- [Exercise goal]: Filter the lines below, copying only those with the string "bodies".

- [Information shown]:
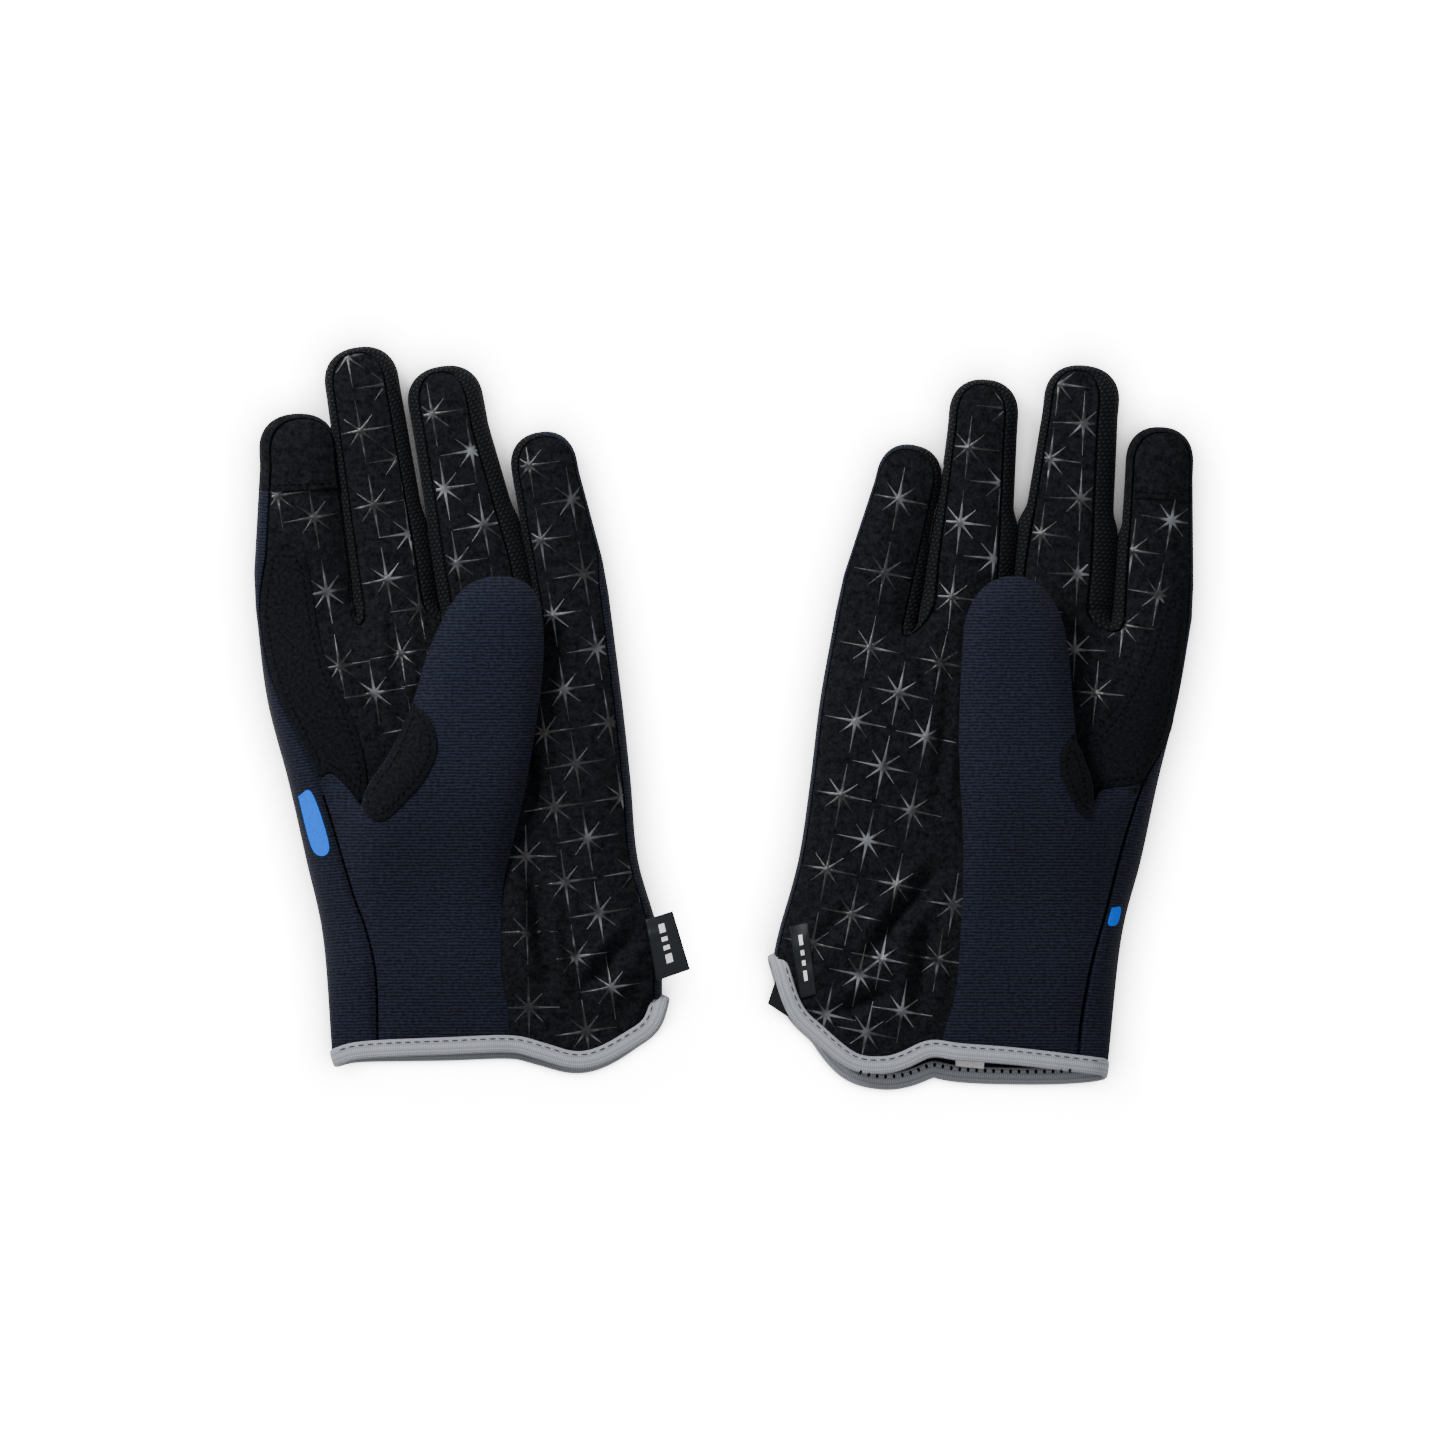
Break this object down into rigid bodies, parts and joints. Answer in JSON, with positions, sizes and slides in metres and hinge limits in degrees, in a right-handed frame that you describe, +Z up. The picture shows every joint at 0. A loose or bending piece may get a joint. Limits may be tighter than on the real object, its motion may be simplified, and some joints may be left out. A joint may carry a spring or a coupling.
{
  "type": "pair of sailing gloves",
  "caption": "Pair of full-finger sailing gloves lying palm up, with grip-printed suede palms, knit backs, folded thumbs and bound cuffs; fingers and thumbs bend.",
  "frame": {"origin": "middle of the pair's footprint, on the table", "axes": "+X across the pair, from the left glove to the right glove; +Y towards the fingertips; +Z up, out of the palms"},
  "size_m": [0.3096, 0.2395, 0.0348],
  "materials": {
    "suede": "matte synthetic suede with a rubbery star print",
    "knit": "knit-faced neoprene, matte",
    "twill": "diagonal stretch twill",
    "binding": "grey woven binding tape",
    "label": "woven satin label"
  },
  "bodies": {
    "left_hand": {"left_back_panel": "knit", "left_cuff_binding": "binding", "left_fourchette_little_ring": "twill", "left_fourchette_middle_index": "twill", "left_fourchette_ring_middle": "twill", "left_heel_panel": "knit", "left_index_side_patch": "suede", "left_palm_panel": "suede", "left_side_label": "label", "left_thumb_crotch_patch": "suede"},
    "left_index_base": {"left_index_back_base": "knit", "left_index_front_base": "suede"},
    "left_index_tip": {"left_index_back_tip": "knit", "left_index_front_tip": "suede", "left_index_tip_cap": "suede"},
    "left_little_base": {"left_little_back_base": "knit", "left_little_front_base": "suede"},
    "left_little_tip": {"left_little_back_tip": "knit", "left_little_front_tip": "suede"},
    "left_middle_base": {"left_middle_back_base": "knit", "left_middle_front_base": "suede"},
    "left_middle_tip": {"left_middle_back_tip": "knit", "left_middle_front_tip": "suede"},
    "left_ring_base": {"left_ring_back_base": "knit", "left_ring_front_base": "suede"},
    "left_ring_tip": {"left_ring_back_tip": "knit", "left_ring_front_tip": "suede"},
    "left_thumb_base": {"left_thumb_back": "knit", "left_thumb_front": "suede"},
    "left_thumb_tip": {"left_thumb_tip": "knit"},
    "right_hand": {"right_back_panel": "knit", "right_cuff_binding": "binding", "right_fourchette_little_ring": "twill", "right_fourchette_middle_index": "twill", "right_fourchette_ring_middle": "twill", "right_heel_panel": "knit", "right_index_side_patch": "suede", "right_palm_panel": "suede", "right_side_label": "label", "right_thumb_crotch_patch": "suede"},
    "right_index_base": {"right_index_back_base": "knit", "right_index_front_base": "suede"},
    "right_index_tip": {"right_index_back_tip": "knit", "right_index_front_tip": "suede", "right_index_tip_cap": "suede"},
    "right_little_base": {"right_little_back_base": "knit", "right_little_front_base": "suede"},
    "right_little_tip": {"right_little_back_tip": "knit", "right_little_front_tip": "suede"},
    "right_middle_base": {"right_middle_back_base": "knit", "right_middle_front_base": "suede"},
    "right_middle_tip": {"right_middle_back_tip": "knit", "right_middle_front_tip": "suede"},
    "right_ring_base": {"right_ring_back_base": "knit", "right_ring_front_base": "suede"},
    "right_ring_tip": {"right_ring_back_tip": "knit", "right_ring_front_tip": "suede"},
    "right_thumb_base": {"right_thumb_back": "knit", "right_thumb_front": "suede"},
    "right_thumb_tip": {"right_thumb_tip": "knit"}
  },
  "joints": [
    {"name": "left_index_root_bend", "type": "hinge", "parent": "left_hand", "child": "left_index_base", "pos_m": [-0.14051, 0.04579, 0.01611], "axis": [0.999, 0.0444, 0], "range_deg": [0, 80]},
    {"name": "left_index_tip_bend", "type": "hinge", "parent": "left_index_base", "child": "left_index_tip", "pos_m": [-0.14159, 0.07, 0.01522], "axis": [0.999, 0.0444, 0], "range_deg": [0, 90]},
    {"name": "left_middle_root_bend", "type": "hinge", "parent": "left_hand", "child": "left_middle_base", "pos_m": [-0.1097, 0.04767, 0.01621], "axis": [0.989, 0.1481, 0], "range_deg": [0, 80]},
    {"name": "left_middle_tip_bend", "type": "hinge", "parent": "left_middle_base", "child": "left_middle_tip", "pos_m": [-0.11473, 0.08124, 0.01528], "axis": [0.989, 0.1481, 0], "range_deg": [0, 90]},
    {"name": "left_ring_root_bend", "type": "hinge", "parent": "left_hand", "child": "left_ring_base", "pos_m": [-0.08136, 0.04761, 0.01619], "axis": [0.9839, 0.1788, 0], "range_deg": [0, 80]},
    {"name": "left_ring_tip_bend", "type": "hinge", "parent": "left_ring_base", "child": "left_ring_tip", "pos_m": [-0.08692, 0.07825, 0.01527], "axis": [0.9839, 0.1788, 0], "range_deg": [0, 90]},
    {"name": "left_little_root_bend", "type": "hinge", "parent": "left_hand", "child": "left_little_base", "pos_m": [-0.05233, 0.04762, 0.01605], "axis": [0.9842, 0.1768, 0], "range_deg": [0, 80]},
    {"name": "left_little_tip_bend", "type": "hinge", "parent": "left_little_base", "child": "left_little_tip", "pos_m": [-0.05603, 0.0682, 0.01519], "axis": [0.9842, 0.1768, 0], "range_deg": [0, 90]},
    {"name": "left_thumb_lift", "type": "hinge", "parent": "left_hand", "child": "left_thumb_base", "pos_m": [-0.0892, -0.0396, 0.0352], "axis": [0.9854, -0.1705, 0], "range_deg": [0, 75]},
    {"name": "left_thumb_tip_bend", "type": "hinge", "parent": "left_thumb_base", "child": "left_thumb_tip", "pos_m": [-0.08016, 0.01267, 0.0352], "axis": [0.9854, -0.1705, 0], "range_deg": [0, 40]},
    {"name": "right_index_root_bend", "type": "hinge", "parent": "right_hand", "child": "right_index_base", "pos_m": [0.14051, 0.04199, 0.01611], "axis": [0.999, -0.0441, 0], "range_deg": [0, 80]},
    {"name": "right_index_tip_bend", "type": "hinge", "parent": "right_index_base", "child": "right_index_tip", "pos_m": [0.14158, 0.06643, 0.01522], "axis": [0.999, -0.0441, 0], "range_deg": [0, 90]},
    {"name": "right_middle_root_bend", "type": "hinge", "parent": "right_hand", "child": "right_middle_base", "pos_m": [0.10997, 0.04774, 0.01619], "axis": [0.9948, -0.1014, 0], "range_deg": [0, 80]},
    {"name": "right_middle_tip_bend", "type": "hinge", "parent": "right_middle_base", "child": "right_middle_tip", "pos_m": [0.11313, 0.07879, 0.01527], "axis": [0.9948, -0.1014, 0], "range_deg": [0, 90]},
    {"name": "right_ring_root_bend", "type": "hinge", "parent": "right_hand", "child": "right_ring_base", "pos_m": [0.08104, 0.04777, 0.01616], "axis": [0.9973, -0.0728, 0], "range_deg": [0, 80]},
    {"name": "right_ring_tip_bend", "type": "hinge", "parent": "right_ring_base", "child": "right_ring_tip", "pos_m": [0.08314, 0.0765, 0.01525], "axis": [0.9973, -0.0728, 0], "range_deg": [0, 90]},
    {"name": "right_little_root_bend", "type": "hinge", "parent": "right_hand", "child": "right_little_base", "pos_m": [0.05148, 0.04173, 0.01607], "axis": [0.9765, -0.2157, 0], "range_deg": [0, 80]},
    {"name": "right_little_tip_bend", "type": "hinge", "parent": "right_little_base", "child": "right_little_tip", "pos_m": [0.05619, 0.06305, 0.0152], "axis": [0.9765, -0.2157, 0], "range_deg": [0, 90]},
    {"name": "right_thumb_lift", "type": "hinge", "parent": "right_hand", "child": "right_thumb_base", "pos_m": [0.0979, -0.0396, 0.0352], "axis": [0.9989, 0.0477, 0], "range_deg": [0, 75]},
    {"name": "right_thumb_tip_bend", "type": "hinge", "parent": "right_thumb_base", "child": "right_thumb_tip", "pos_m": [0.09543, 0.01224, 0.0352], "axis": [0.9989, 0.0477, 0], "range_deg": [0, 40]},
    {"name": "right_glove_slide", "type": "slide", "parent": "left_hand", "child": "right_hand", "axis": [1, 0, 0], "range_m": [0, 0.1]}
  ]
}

- [Written solution]:
Break this object down into rigid bodies, parts and joints. Answer in JSON, with positions, sizes and slides in metres and hinge limits in degrees, in a right-handed frame that you describe, +Z up. The picture shows every joint at 0. A loose or bending piece may get a joint. Limits may be tighter than on the real object, its motion may be simplified, and some joints may be left out. A joint may carry a spring or a coupling.
  "bodies": {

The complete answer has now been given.